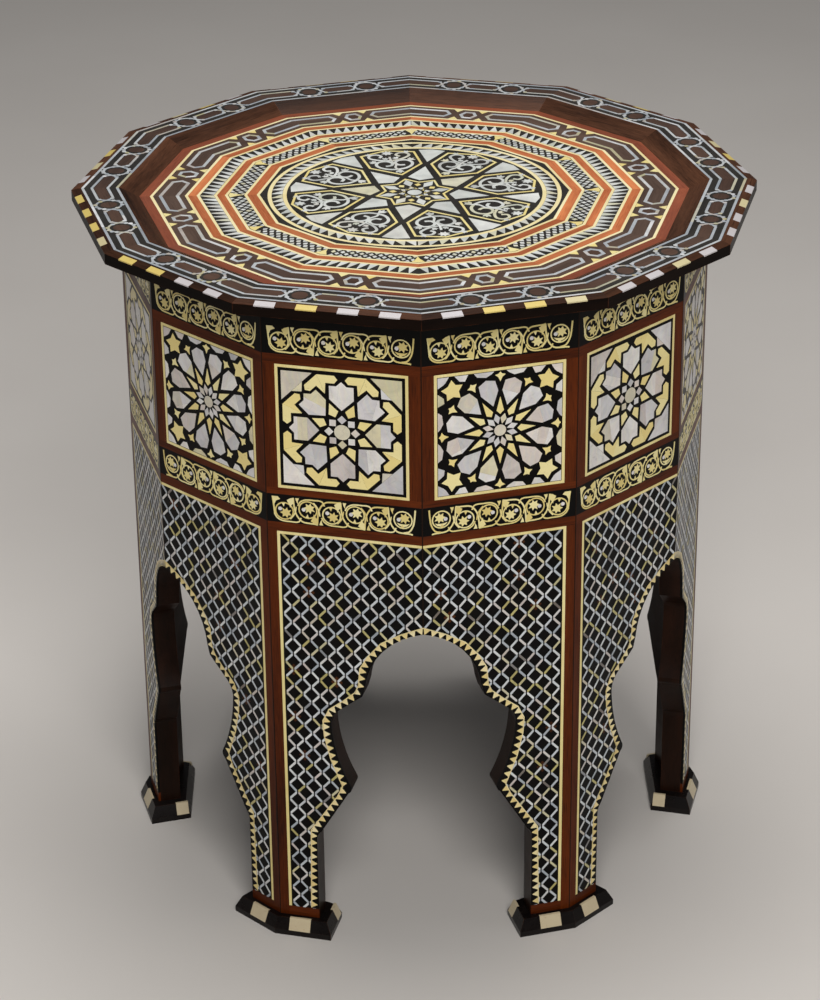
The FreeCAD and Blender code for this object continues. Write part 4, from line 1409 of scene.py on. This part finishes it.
def band_core():
    """Black middles of the small hexagons."""
    middle = BAND_MIDDLE
    return tile([along(-4.6, middle), along(-2.6, middle + 4), along(2.6, middle + 4), along(4.6, middle),
                 along(2.6, middle - 4), along(-2.6, middle - 4)], FLUSH)


top_places = [on_top(number, FIELD_TOP) for number in ALL_SIDES]
inlay("outer_band_shell", band_shell(), top_places, line_shell, 0.2, 1.0)
inlay("outer_band_wood", band_triangles(), top_places, star_wood)
inlay("outer_band_cores", band_core(), top_places, cell_walnut)

# Sawtooth band: shell teeth between black ones
TEETH = 11
TOOTH_BAND_OUTER = outer_apothem("sawtooth_band_veneers")
TOOTH_BAND_WIDTH = 11.4

# Where a tooth's foot and tip start, as shares of its step, and the gap after it, as a share of half a side
TOOTH_START = 0.14
TOOTH_TIP = 0.87
TOOTH_GAP = 0.006


def tooth_band(upright_left):
    """Shell teeth along one side, their uprights towards the left or right corner."""
    outer, inner = edges_of(TOOTH_BAND_OUTER, TOOTH_BAND_WIDTH)
    hand = 1 if upright_left else -1
    pieces = []
    for number in range(TEETH):
        low = -1 + 2 * number / TEETH
        high = -1 + 2 * (number + 1) / TEETH - TOOTH_GAP
        start = low + 2 / TEETH * TOOTH_START
        tip = low + 2 / TEETH * TOOTH_TIP
        corners = ((start, inner), (high, inner), (high, outer), (tip, outer))
        pieces.append(tile([along(hand * share * apothem * TAN, apothem) for share, apothem in corners]))
    return joined(pieces)


front_left = [on_top(number, FIELD_TOP) for number in range(6, 12)]
front_right = [on_top(number, FIELD_TOP) for number in range(0, 6)]
inlay("sawtooth_band_left", tooth_band(False), front_left, top_shell)
inlay("sawtooth_band_right", tooth_band(True), front_right, top_shell)

# Mosaic band: two rows of small shell tesserae, with a yellow piece on each corner
MOSAIC_OUTER = outer_apothem("mosaic_band_veneers")
MOSAIC_WIDTH = 13.0
MOSAIC_COUNT = 9
MOSAIC_CLEAR = 0.3
MOSAIC_REACH = 0.91


def mosaic_band():
    """Triangles along both edges of the band and diamonds down its middle."""
    outer, inner = edges_of(MOSAIC_OUTER, MOSAIC_WIDTH, MOSAIC_CLEAR)
    middle = MOSAIC_OUTER - MOSAIC_WIDTH / 2
    half = MOSAIC_REACH / MOSAIC_COUNT * inner * TAN
    shapes = (
        ((-0.62, outer), (0.62, outer), (0, middle + 2.9)),
        ((0.38, inner), (1.62, inner), (1, middle - 2.9)),
        ((-0.56, middle - 1.6), (0, middle + 0.8), (0.56, middle - 1.6), (0, middle - 4.6)),
        ((0.46, middle + 1.8), (1, middle + 4.4), (1.54, middle + 1.8), (1, middle - 0.6)),
    )
    pieces = []
    for number in range(MOSAIC_COUNT):
        share = (-1 + (2 * number + 1) / MOSAIC_COUNT) * MOSAIC_REACH
        centre = share * middle * TAN
        for shape in shapes:
            pieces.append(tile([along(centre + half * across, apothem) for across, apothem in shape]))
    return joined(pieces)


def mosaic_corner():
    """A yellow three-cornered piece across a corner of the mosaic band."""
    outer, inner = edges_of(MOSAIC_OUTER, MOSAIC_WIDTH, MOSAIC_CLEAR)
    waist = (outer + inner) / 2 / COS - 1
    piece = tile([along(-5.2, outer / COS - 1.6), along(0, outer / COS - 0.3), along(5.2, outer / COS - 1.6),
                  along(1.6, waist), along(0, inner / COS + 0.4), along(-1.6, waist)])
    piece.data.transform(Matrix.Rotation(-HALF_TURN, 4, "Z"))
    return piece


inlay("mosaic_band_shell", mosaic_band(), top_places, top_shell)
inlay("mosaic_band_corners", mosaic_corner(), top_places, star_wood)

# Round sawtooth ring and the eightfold rosette
SAW_RING_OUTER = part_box("sawtooth_ring")[1].x / MM
SAW_RING_WIDTH = 9.2
SAW_TEETH = 80
SAW_TOOTH_END = 0.92
SAW_TOOTH_TIP = 0.82
ROSETTE_TURN = 180 - 13.1


def saw_ring():
    """A ring of shell teeth in two halves, each the mirror of the other."""
    outer, inner = edges_of(SAW_RING_OUTER, SAW_RING_WIDTH)
    step = 360 / SAW_TEETH
    tooth = tile([spoke(inner, 0), spoke(inner, step * SAW_TOOTH_END), spoke(outer, step * SAW_TOOTH_END),
                  spoke(outer, step * SAW_TOOTH_TIP)])
    teeth = []
    for number in range(SAW_TEETH // 2):
        other = numbered_copy(tooth, clockwise(step * number))
        teeth += [other, mirror_of(other)]
    remove(tooth)
    return joined(teeth)


petal_outline = [spoke(105, 0), spoke(99.2, 14.2), spoke(69, 19.8), spoke(42.2, 0), spoke(69, -19.8),
                 spoke(99.2, -14.2)]


def petal_frames():
    """Yellow outlines of the eight petals, of the star in their midst and of the small one in its middle."""
    pieces = []
    for strip in strips_round(petal_outline, 2.0):
        pieces += around(strip, 8)
    star = []
    small_star = []
    for number in range(8):
        turn = EIGHTH * number
        star += [spoke(33.4, turn), spoke(25.2, turn + EIGHTH / 2)]
        small_star += [spoke(12.4, turn + EIGHTH / 2), spoke(8.2, turn)]
    pieces += strips_round(star, 1.8)
    pieces += around(tile(kite(21.4, 18.4, 9, 15)), 8, EIGHTH / 2)
    pieces += strips_round(small_star, 1.3)
    return joined(pieces)


def calyx(size):
    """A small three-pointed leaf."""
    half = [(0, 1.0), (0.3, 0.3), (0.95, 0.55), (0.7, -0.45), (0, -0.8)]
    return both_hands([(across * size, up * size) for across, up in half])


# Arabesques of the rosette, in the right half of a petal: loops, stem and leaves
BIG_LOOP = [(0.6, 57), (7.5, 58.6), (13.6, 64), (15.6, 71), (12.2, 77.4), (5.4, 78), (1.4, 73), (3.2, 67.4),
            (8.4, 66.4)]
HIGH_LOOP = [(0.6, 79), (6.4, 80.4), (12.4, 83.4), (17.4, 88.6), (16, 94.6), (10.2, 96), (6.4, 91.6),
             (9, 87.6)]
PETAL_STEM = [(0, 48.6), (1.4, 54), (-1.2, 61), (1.2, 69), (-0.8, 78), (0, 88)]
PETAL_LEAVES = [(16.6, 78.6, 3.8, 62), (4.6, 84.6, 3.0, 330), (17.0, 97.2, 2.8, 50)]


def arabesque():
    """Shell arabesques in the eight petals: loops, curling stems and leaves."""
    pieces = []
    for hand in (-1, 1):
        for points, width in ((BIG_LOOP, 2.7), (HIGH_LOOP, 2.5)):
            outline = ribbon([(x * hand, y) for x, y in smooth(points)], width)
            pieces.append(tile(outline, PROUD * (1.3 + hand * 0.1)))
        for across, up, size, turn in PETAL_LEAVES:
            outline = moved(turned(calyx(size), turn * hand), across * hand, up)
            pieces.append(tile(outline, PROUD * (1.6 + hand * 0.1)))
    pieces.append(tile(stalk(PETAL_STEM, 2.0), PROUD * 1.9))
    pieces.append(tile(moved(turned(calyx(4.0), 180), 0, 51.5), PROUD * 2.0))
    pieces.append(tile(moved(palmette(4.6), 0, 97.4), PROUD * 2.0))
    whole = joined(pieces)
    copies = [copy_of(whole, clockwise(EIGHTH * step)) for step in range(8)]
    for other in copies:
        renumber(other)
    remove(whole)
    return copies


def rosette_shell():
    """Shell of the rosette: arabesques, kites, outer triangles and the middle star's small pieces."""
    pieces = arabesque()
    pieces += around(tile(kite(62.4, 37.2, 17, 29.2)), 8, EIGHTH / 2)
    pieces += around(tile(kite(73.5, 102.8, 6.4, 104.6)), 8, EIGHTH / 2)
    pieces += around(tile(kite(30.4, 22.4, 10.5, 14.2)), 8)
    pieces.append(disc(6.0, 14))
    pieces += around(tile(kite(13.4, 10.6, 14, 7.2)), 8)
    return joined(pieces)


field_place = shift(0, 0, FIELD_TOP)
rosette_place = field_place @ clockwise(ROSETTE_TURN)
inlay("sawtooth_ring_shell", saw_ring(), [field_place], top_shell)
inlay("rosette_wood", petal_frames(), [rosette_place], star_wood)
inlay("rosette_shell", rosette_shell(), [rosette_place], top_shell)

# Blocks let into the bevelled edge of the rim, white shell and yellow bone by turns
BLOCKS_PER_SIDE = 4
WHITE, PALE, YELLOW = 1.0, 0.45, 0.05
block_tones = {
    9: (YELLOW, YELLOW, YELLOW, PALE), 10: (YELLOW, YELLOW, WHITE, WHITE), 11: (WHITE, YELLOW, WHITE, WHITE),
    0: (WHITE, YELLOW, YELLOW, PALE), 1: (WHITE, WHITE, PALE, WHITE), 2: (WHITE, WHITE, PALE, WHITE),
}
mixed_tones = (WHITE, YELLOW, PALE, WHITE)


def rim_blocks():
    """The blocks of the rim's edge with a tone each, in place of the plain ones."""
    blocks = copy_of(nodes["rim_blocks"], Matrix.Identity(4))
    for key in list(blocks.keys()):
        del blocks[key]
    edit_all(blocks)
    bpy.ops.mesh.remove_doubles(threshold=0.01 * MM)
    bpy.ops.object.mode_set(mode="OBJECT")
    tones = blocks.data.attributes.new("tone", "FLOAT", "FACE")
    for face in blocks.data.polygons:
        azimuth = math.degrees(math.atan2(face.center.x, -face.center.y)) % 360
        side = int(azimuth // SIDE_TURN)
        local = math.radians(azimuth - SIDE_TURN * (side + 0.5))
        reach = math.hypot(face.center.x, face.center.y) / MM
        place = reach * math.sin(local) / (reach * math.cos(local) * TAN)
        block = min(int((place + 1) / 2 * BLOCKS_PER_SIDE), BLOCKS_PER_SIDE - 1)
        tones.data[face.index].value = block_tones.get(side, mixed_tones)[block]
    name_piece(blocks, "rim_edge_blocks", block_bone)
    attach(blocks, "root")
    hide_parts("rim_blocks")


rim_blocks()

# Floor, lamps, world and camera
bpy.ops.object.select_all(action="DESELECT")
bpy.ops.mesh.primitive_plane_add(size=14, location=(0, 2, 0))
floor = bpy.context.object
floor.name = "floor"
floor_finish, floor_shader, floor_tree, floor_place = new_finish("floor_plaster")
floor_cloud = noise(floor_tree, floor_place, 3.0, 5.0)[0]
floor_colour = mix(floor_tree, floor_cloud, colour(212, 205, 198), colour(222, 216, 209))
floor_tree.links.new(floor_colour, floor_shader.inputs["Base Color"])
floor_shader.inputs["Roughness"].default_value = 0.6
floor.data.materials.append(floor_finish)


def lamp(name, place, target, size, power):
    """A square soft lamp that looks at a point."""
    light = bpy.data.lights.new(name, "AREA")
    light.shape = "SQUARE"
    light.size = size
    light.energy = power
    holder = bpy.data.objects.new(name, light)
    holder.location = place
    holder.rotation_euler = (Vector(target) - Vector(place)).to_track_quat("-Z", "Y").to_euler()
    bpy.context.scene.collection.objects.link(holder)


lamp("key_lamp", (0.25, -2.6, 2.45), (0, 0, 0.4), 1.5, 68)
lamp("top_lamp", (0.1, 0.3, 3.2), (0, 0, 0.5), 1.6, 50)

world = bpy.data.worlds.new("studio")
world.use_nodes = True
sky = world.node_tree.nodes["Background"]
sky.inputs["Color"].default_value = (0.93, 0.96, 1.0, 1)
sky.inputs["Strength"].default_value = 0.08
bpy.context.scene.world = world
bpy.context.scene.view_settings.view_transform = "Standard"

# Camera, as the photograph was taken
CAMERA_PLACE = (-0.03449, -2.33097, 1.46771)
CAMERA_YAW = 0.012
CAMERA_PITCH = 0.4646
CAMERA_ROLL = -0.0106
FOCAL_PIXELS = 2985.86
PHOTO_HEIGHT = 1000
SENSOR = 36.0
forward = Vector((
    math.sin(CAMERA_YAW) * math.cos(CAMERA_PITCH),
    math.cos(CAMERA_YAW) * math.cos(CAMERA_PITCH),
    -math.sin(CAMERA_PITCH),
))
level_right = Vector((math.cos(CAMERA_YAW), -math.sin(CAMERA_YAW), 0))
level_up = level_right.cross(forward)
right = level_right * math.cos(CAMERA_ROLL) + level_up * math.sin(CAMERA_ROLL)
up = level_up * math.cos(CAMERA_ROLL) - level_right * math.sin(CAMERA_ROLL)
camera_data = bpy.data.cameras.new("camera")
camera_data.sensor_width = SENSOR
camera_data.lens = FOCAL_PIXELS / PHOTO_HEIGHT * SENSOR
camera = bpy.data.objects.new("camera", camera_data)
camera.matrix_world = Matrix.Translation(CAMERA_PLACE) @ Matrix((right, up, -forward)).transposed().to_4x4()
bpy.context.scene.collection.objects.link(camera)
bpy.context.scene.camera = camera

++++++++++++++++++++

Exactly as written, please reproduce the lines from the first line of the data to the line containing "along(2.6, middle - 4), along(-2.6, middle", inclusive, and nothing else.

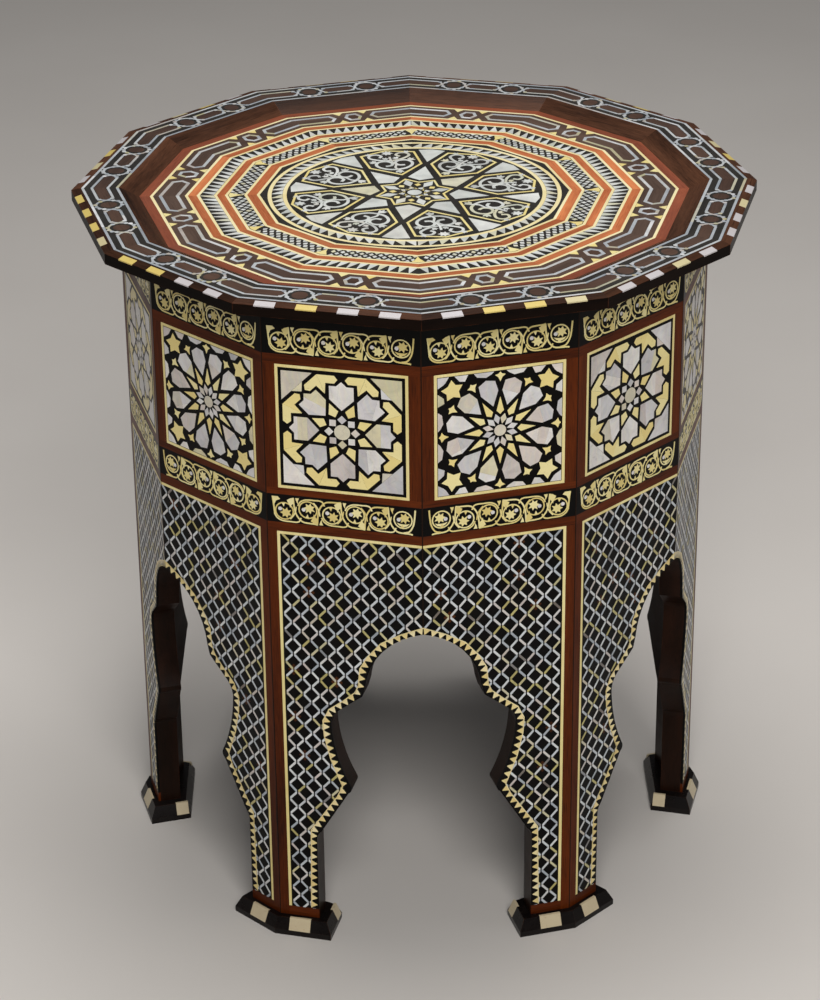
The FreeCAD and Blender code for this object continues. Write part 4, from line 1409 of scene.py on. This part finishes it.
def band_core():
    """Black middles of the small hexagons."""
    middle = BAND_MIDDLE
    return tile([along(-4.6, middle), along(-2.6, middle + 4), along(2.6, middle + 4), along(4.6, middle),
                 along(2.6, middle - 4), along(-2.6, middle - 4)], FLUSH)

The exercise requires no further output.